Implementing a hybrid recommendation system is not without its challenges. It demands a strategic blend of various techniques, ensuring that each component complements the others effectively. This delicate balancing act aims to provide a comprehensive yet focused set of recommendations, avoiding overwhelming users with too many choices or limiting the scope too narrowly.

Moreover, the development and maintenance of these systems require a dedicated effort. Continual refinement and adaptation of these algorithms are crucial for keeping pace with changing user behaviors and preferences. This often necessitates a team of skilled machine learning experts tasked with the ongoing evolution and optimization of the recommendation engine.

In conclusion, hybrid recommendation systems represent a sophisticated convergence of different methodologies.
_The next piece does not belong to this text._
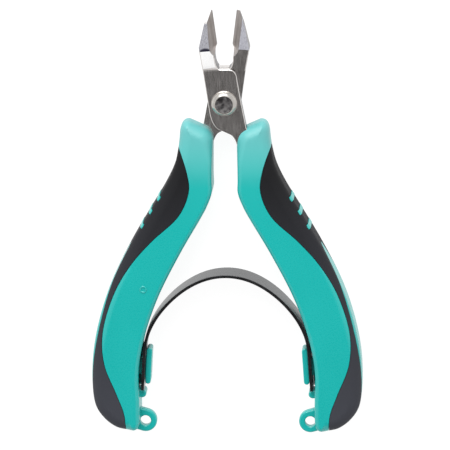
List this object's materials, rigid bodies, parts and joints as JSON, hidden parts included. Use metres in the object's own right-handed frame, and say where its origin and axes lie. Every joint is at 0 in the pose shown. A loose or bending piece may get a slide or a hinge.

By leveraging the strengths of both content-based and collaborative filtering, they offer a refined, dynamic, and user-centric approach to recommendations.


Recommendation systems, integral to our digital experiences, continue to evolve, offering increasingly personalized and intuitive suggestions. As we move forward, these systems will become even more sophisticated, harnessing advancements in AI and machine learning to understand and cater to user preferences in new ways. As such, improvements in these systems will continue to improve our digital interactions, making our online experiences more tailored, engaging, and intuitive.